By the end of the poem, the speaker recognizes that they do not have complete agency over their identity. Though the first two aunts invoked make concerted attempts to support the speaker as they are, the aunt in the third stanza explicitly rejects the speaker’s identity by including them in the collective “ladies” and refusing to use the speaker’s new name. This is the catalyst for the question(s) raised in the final stanza, where the speaker thinks toward the future and wonders what their “cister” will name them in the future. That the speaker wonders if they will be “an aunt, an uncle, or/someone else entirely” suggests a space for acceptance and growth, but also acknowledges the possibility that the cister will fundamentally reject the speaker.
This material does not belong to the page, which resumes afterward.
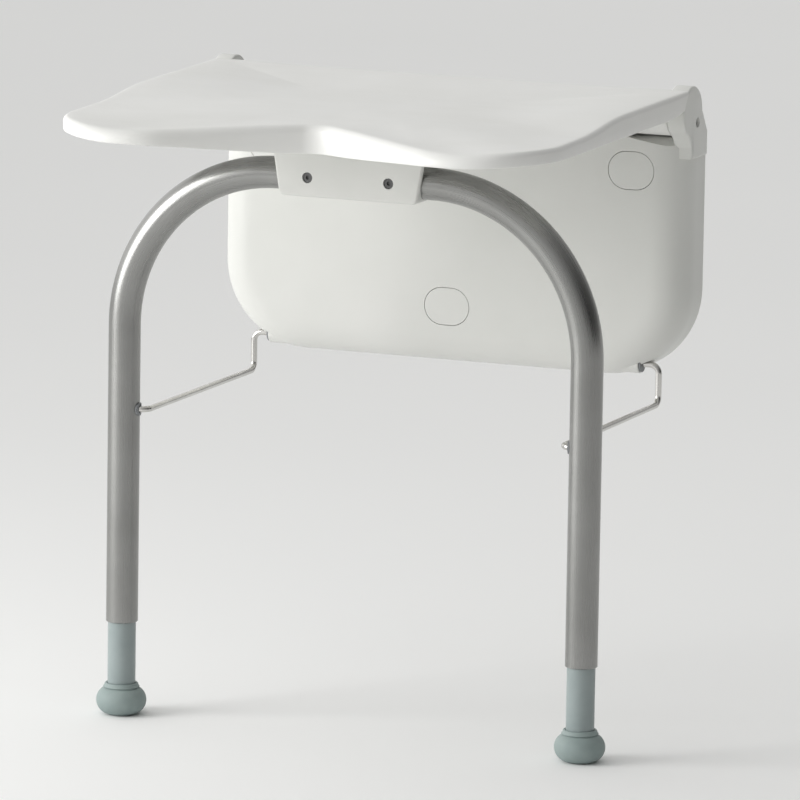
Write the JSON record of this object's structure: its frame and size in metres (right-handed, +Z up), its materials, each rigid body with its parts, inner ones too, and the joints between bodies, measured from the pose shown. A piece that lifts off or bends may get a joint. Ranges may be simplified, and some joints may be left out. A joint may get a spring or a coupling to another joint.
{
  "type": "folding shower seat",
  "caption": "Wall-mounted fold-up shower seat with a recessed moulded seat, a hinged tubular leg frame, telescoping feet and a wire stay.",
  "frame": {"origin": "on the floor under the middle of the object's footprint, with the feet standing on Z = 0", "axes": "+Z up, +Y towards the wall, +X to the right for someone who faces the wall"},
  "size_m": [0.4244, 0.3819, 0.4975],
  "materials": {
    "seat_plastic": "satin off-white moulded plastic",
    "plate_plastic": "satin off-white moulded plastic",
    "leg_aluminium": "satin anodised",
    "inner_leg_plastic": "pale blue-grey plastic",
    "foot_rubber": "teal-grey rubber",
    "stay_steel": "polished stainless steel wire",
    "screw_steel": "stainless steel",
    "bush_plastic": "grey bearing plastic"
  },
  "bodies": {
    "wall_mount": {"wall_plate": "plate_plastic", "cap_upper_left": "plate_plastic", "cap_upper_right": "plate_plastic", "cap_lower": "plate_plastic", "hinge_pin_left": "screw_steel", "hinge_pin_right": "screw_steel", "stay_bush_left": "bush_plastic", "stay_bush_right": "bush_plastic"},
    "seat": {"seat_shell": "seat_plastic", "hinge_bush_left": "bush_plastic", "hinge_bush_right": "bush_plastic", "clamp_housing": "seat_plastic", "housing_screws": "screw_steel", "guide_screws": "screw_steel"},
    "leg_frame": {"leg_tube": "leg_aluminium", "stay_grommet_left": "bush_plastic", "stay_grommet_right": "bush_plastic"},
    "left_leg": {"inner_leg_left": "inner_leg_plastic", "foot_left": "foot_rubber", "foot_washer_left": "screw_steel", "button_spring_left": "screw_steel"},
    "right_leg": {"inner_leg_right": "inner_leg_plastic", "foot_right": "foot_rubber", "foot_washer_right": "screw_steel", "button_spring_right": "screw_steel"},
    "left_button": {"snap_button_left": "screw_steel"},
    "right_button": {"snap_button_right": "screw_steel"},
    "stay": {"stay_wire": "stay_steel"}
  },
  "joints": [
    {"name": "seat_fold", "type": "hinge", "parent": "wall_mount", "child": "seat", "pos_m": [0, 0.164, 0.468], "axis": [-1, 0, 0], "range_deg": [0, 86]},
    {"name": "leg_frame_pivot", "type": "hinge", "parent": "seat", "child": "leg_frame", "pos_m": [0, -0.044, 0.437], "axis": [1, 0, 0], "range_deg": [0, 86]},
    {"name": "stay_swing", "type": "hinge", "parent": "wall_mount", "child": "stay", "pos_m": [0, 0.164, 0.274], "axis": [-1, 0, 0], "range_deg": [0, 86]},
    {"name": "left_leg_extend", "type": "slide", "parent": "leg_frame", "child": "left_leg", "axis": [0, 0, -1], "range_m": [-0.04, 0.08]},
    {"name": "right_leg_extend", "type": "slide", "parent": "leg_frame", "child": "right_leg", "axis": [0, 0, -1], "range_m": [-0.04, 0.08]},
    {"name": "left_button_press", "type": "slide", "parent": "left_leg", "child": "left_button", "axis": [0, -1, 0], "range_m": [0, 0.0045], "stiffness_N_per_m": 800, "springref_m": -0.001, "deforming": ["button_spring_left"]},
    {"name": "right_button_press", "type": "slide", "parent": "right_leg", "child": "right_button", "axis": [0, -1, 0], "range_m": [0, 0.0045], "stiffness_N_per_m": 800, "springref_m": -0.001, "deforming": ["button_spring_right"]}
  ],
  "couplings": [
    {"joint": "leg_frame_pivot", "follows": "seat_fold", "ratio": 1},
    {"joint": "stay_swing", "follows": "seat_fold", "ratio": 1}
  ]
}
“Incident Report,” by Paul Tran
Tran introduces two new layers of naming and unnaming, namely that reinforced by government documents and that associated with trauma. The poem begins by noting that the speaker is looking at a form, likely the incident report alluded to in the title. Tran situates the form as symbolic of government systems that seek to name and possess our bodies. “The form said Name of victim./The form named me,” the second and third lines explain, introducing the form’s first effort to name the speaker. The juxtaposition of these lines further reinforces the assumption that the speaker has experienced trauma, and that form is attempting to define the speaker specifically (and exclusively) in relation to that trauma. Tran expertly highlights how people (and systems) often strive to name parts of us without validating or recognizing the totality of our respective experiences, noting that “Naming gave me form.”
As the poem progresses, Tran considers the function of language and naming as they work through the form. Words like “time” and “incident” become immediately coded and situate the trauma in a specific context, a context the speaker has virtually no agency over. Tran also notes how the form includes space for “Race or ethnicity,” which are “both…a form of naming.” Students are especially attuned to this form of naming given how frequently they encounter the same on school forms. By explicitly acknowledging that these names are “constructed,” Tran offers a point of entry into conversations about how and why government forms seek to categorize people, what the impact of such categorizations might be and how individuals carry those constructs with them when they interact with others.
One of my favorite aspects of this poem is that Tran refuses to name “the Sex” that took place, and which has been renamed “incident” by the form. This refusal is not a moment of conservatism or shame, but of strength. Tran’s insistence that they “won’t say the Name” allows the speaker to reclaim some agency over the act and, by proxy, over their body. The poem includes brief but vivid descriptions of the trauma, as well as a direct reference to consent. Tran’s decision to frame the poem around naming without specifically naming the event at the center of the narrative will inevitably encourage students to use context clues, imagery, and word choice to make predictions about the trauma experienced. From a rhetorical standpoint, this is excellent, but it also creates a space for dialogue around why we are more motivated to name the trauma than to name the person.
Expanding the Conversation
These poems do a lot of work in the classroom. Most obviously, educators can increase visibility for transgender poets and help to validate the experiences of transgender students in the process. Brookins, Melt, and Tran all address the process of naming and unnaming from different perspectives. Together, these poems will help foster understanding and empathy around the language we use with one another, and with ourselves. Most students will quickly pick up on how the various labels used within their respective peer groups can have a considerable impact on one’s sense of self. This is an ideal space for students to begin investigating the names they give themselves, the names others give them, and how these names either reinforce or work against the parts of themselves they most value. They might do these through poems or reflective writing, drawing on one or more of the poems to give them structure. Regardless, these poems help assign language to the process of naming, of becoming.